The unfriendly passion of Fall main man Mark E. Smith finds weird perfection in a six and half minute riff that seems to have something to do with painting. The work of it. Shit happens, friends disappear, strangers interrupt, war is declared. You got to f*** it all off, keep at your work, else nothing ever gets finished. Which is rather how Paint Work sounds. Unfinished, yet nicely so.

(image source)

1105. Cortez the Killer

Mr. Neil Young and his horse friends at the very peak of their shambolic grandeur.  We credit and/or blame the Bolivian marching power that was all the rage at the time if you were a certain class of rock star or movie director (or the kind of person that hung with them) way back when in that cultural depression between the death of the Elvis and the Sex Pistols and whatever the hell happened next. Some have argued nothing — the world ended and it’s all been a feedback loop every since.

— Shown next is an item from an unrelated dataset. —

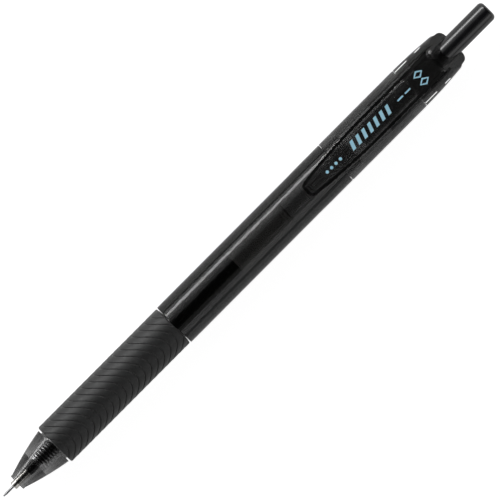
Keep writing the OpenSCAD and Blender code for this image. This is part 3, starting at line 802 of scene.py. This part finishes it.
# %% [markdown]
# The button is a gloss black cap with a rounded end, pressed over the plunger's stem.

# %% Button
button_x, button_end = ends("push_button")
button_r = radius_of("push_button")
button_round, stem_r, stem_end = 0.95, 1.62, 138.02
button_outline = [
    (stem_end, 0), (stem_end, stem_r), (button_x, stem_r, 0.06), (button_x, button_r, 0.1),
    *[(button_end - button_round * (1 - math.sin(math.radians(a))),
       button_r - button_round * (1 - math.cos(math.radians(a)))) for a in range(0, 91, 9)],
    (button_end, 0)]
turned_piece("button_cap", button_outline, button_black, "button", "button_plastic", "push_button",
             steps=128)

# %% [markdown]
# The refill is a clear tube of ink. Behind the ink lies a plug of clear grease that follows it
# down, with a curved end where it meets the air, and a vented plug closes the tube.

# %% Refill tube, ink, follower and end plug
tube_x, tube_end = ends("refill_tube")
tube_r, tube_wall = radius_of("refill_tube"), 0.32
tube_bore = tube_r - tube_wall
turned_piece("ink_tube", [(tube_x, tube_bore), (tube_x, tube_r, 0.06), (tube_end, tube_r, 0.06),
                          (tube_end, tube_bore)],
             tube_plastic, "refill", "refill_plastic", "refill_tube")

ink_x, ink_end = ends("ink_column")
ink_r, fine_ink_r, wide_ink_x = radius_of("ink_column"), 0.98, 32.02
turned_piece("gel_ink", [(ink_x, 0), (ink_x, fine_ink_r), (wide_ink_x, fine_ink_r),
                         (wide_ink_x, ink_r, 0.05), (ink_end, ink_r, 0.3), (ink_end, 0)],
             ink_black, "refill", "ink", "ink_column")

follower_x, follower_end = ends("ink_follower")
MENISCUS = 0.35
follower_outline = [(follower_x, 0), (follower_x, ink_r), (follower_end, ink_r)]
follower_outline += [(follower_end - MENISCUS * math.sqrt(1 - (s / 8) ** 2), ink_r * s / 8)
                     for s in range(7, -1, -1)]
turned_piece("grease_follower", follower_outline, follower_grease, "refill", "follower",
             "ink_follower")

plug_x, plug_end = ends("refill_end_plug")
turned_piece("vented_plug", [(plug_x, 0.4), (plug_x, ink_r, 0.1), (tube_end + 0.02, ink_r),
                             (tube_end + 0.02, tube_r), (plug_end, tube_r, 0.12),
                             (plug_end, 0.4, 0.08)],
             plug_grey, "refill", "mechanism_plastic", "refill_end_plug")

# %% [markdown]
# The refill's front end is a black plastic nose that plugs the tube and seats the spring. It
# carries the turned metal holder, which carries the needle.

# %% Refill nose, holder and needle
refill_nose_x, refill_nose_end = ends("refill_nose")
turned_piece("refill_front", [
    (refill_nose_x, 0.77), (refill_nose_x, 1.05, 0.06), (11.1, 1.05), (11.5, 1.7),
    (21.75, 1.7), (21.75, 2.45, 0.08), (25.0, 2.45), (25.6, 3.02), (26.48, 3.02), (26.48, 2.68),
    (refill_nose_end, 2.68, 0.1), (refill_nose_end, 1.0), (11.6, 1.0), (11.6, 0.77)],
    refill_black, "refill", "nose_plastic", "refill_nose")

holder_x, holder_end = ends("needle_holder")
holder_r = radius_of("needle_holder")
turned_piece("tip_holder", [
    (holder_x, 0.3), (holder_x, holder_r - 0.2, 0.04), (holder_x + 0.15, holder_r, 0.04),
    (refill_nose_x - 0.02, holder_r, 0.04), (refill_nose_x - 0.02, 0.75), (holder_end, 0.75),
    (holder_end, 0.5), (5.9, 0.5), (5.9, 0.3)],
    holder_metal, "refill", "tip_steel", "needle_holder")

needle_x, needle_end = ends("needle_tube")
needle_r = radius_of("needle_tube")
turned_piece("needle", [
    (needle_x, 0.16), (needle_x, 0.18), (needle_x + 0.8, needle_r), (needle_end, needle_r),
    (needle_end, 0.19), (0.7, 0.19), (0.6, 0.11), (0.4, 0.11), (0.33, 0.16)],
    needle_metal, "refill", "tip_steel", "needle_tube", steps=64)

# %% [markdown]
# The return spring is drawn wire with closed turns at both ends. Its round section is spun while
# it moves along the pen, three times with three pitches. The coil stays where it is set down and
# rides no body.

# %% Return spring
spring_x, spring_end = ends("return_spring")
wire_r = 0.16
coil_r = radius_of("return_spring") - wire_r
closed_turns, closed_pitch, open_turns, TURN_STEPS = 2.5, 0.36, 14, 32
open_pitch = (spring_end - spring_x - 2 * wire_r - 2 * closed_turns * closed_pitch) / open_turns
coil = bmesh.new()
ring = bmesh.ops.create_circle(coil, segments=10, radius=wire_r,
                               matrix=Matrix.Rotation(math.pi / 2, 4, "X"))["verts"]
bmesh.ops.translate(coil, verts=ring, vec=(spring_x + wire_r, 0, coil_r))
geometry = ring + coil.edges[:]
closed_end, open_middle = (closed_turns, closed_pitch), (open_turns, open_pitch)
for turns, pitch in (closed_end, open_middle, closed_end):
    geometry = bmesh.ops.spin(coil, geom=geometry, cent=(0, 0, 0), axis=(1, 0, 0),
                              dvec=(pitch / TURN_STEPS, 0, 0), angle=math.tau * turns,
                              steps=round(TURN_STEPS * turns))["geom_last"]
bmesh.ops.holes_fill(coil, edges=[e for e in coil.edges if e.is_boundary], sides=0)
bmesh.ops.recalc_face_normals(coil, faces=coil.faces)
spring_coil = set_down("spring_coil", coil, spring_metal)
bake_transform(spring_coil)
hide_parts("return_spring")
print(f"spring_coil: {len(spring_coil.data.polygons)} faces, open pitch {open_pitch:.2f} mm")

# %% [markdown]
# The cam, its guide sleeve and the plunger sit deep in the smoky tail, where only their shapes
# show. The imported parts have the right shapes, so they stay and only get their finishes, and so
# do the writing ball and the hair-thin spring behind it.

# %% Finishes for the parts that stay
for node, finish in (("cam_sleeve", mechanism_black), ("cam_rotor", cam_grey),
                     ("button_plunger", mechanism_black), ("writing_ball", ball_metal),
                     ("ball_spring", spring_metal)):
    for material_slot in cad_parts[node].material_slots:
        material_slot.material = finish
    print(f"{node}: {finish.name}")

# %% [markdown]
# The CAD model's box is printed, in mm. The visual model has to stay inside the CAD
# model's box.

# %% The CAD model's box
print("CAD box ", [round(v / MM, 2) for v in (*cad_low, *cad_high)])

1106. dog breath, in the year of the plague

From the album Uncle Meat, wherein Mr. Frank Zappa and his Mothers of Invention mostly reject any notion of pursuing a consistent, definable direction, but settle instead for pretty much everything in all directions. And almost no one complained, except a few assholes in the back, but they all quit the freak scene soon anyway, and became Eagles fans.

1107. this is tao

As the album cover put it, “Never retract, never retreat, get the thing done and let them howl.” Such is Tao. As for Sons of Freedom, we’re still waiting for their proper reckoning as one of the great ROCK bands of the 1980s, particularly on that first album.